- Born: 2 June 1862 Calcutta, British India
- Died: 2 April 1940 (aged 77) Guernsey, Channel Islands
- Allegiance: United Kingdom
- Branch: British Army
- Service years: 1883 – 1920
- Rank: Major General
- Unit: Royal Berkshire Regiment
- Conflicts: Suakin Expedition Zhob Valley Expedition Boxer Rebellion First World War
- Awards: CB, CSI, DSO

= William Cross Barratt =

Major General William Cross Barratt (2 June 1862 – 2 April 1940) was a senior British Army and British Indian Army officer.

==Biography==

Born in Calcutta, Barratt was educated at Bedford School. He received his first commission in the Royal Berkshire Regiment in 1883. He served in Sudan during the Suakin Expedition of 1885, and fought at the Battle of Hasheen and at the Battle of Tofrek.
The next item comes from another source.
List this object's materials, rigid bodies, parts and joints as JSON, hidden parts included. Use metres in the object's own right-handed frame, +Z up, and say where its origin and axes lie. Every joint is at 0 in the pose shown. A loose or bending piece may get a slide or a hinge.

In 1890 he took part in the Zhob Valley Expedition in India, and fought in Waziristan between 1894 and 1895. He served in East Africa in 1896, in Zanzibar and Uganda between 1897 and 1898, in China during the Boxer Rebellion between 1900 and 1901, and was present at the Relief of Peking. He subsequently served on the North West Frontier in India. He was appointed as General Officer Commanding the 9th (Secunderabad) Division and as General Officer Commanding the 16th Indian Division.

Major General William Cross Barratt retired from the British Indian Army in 1920. He died on 2 April 1940.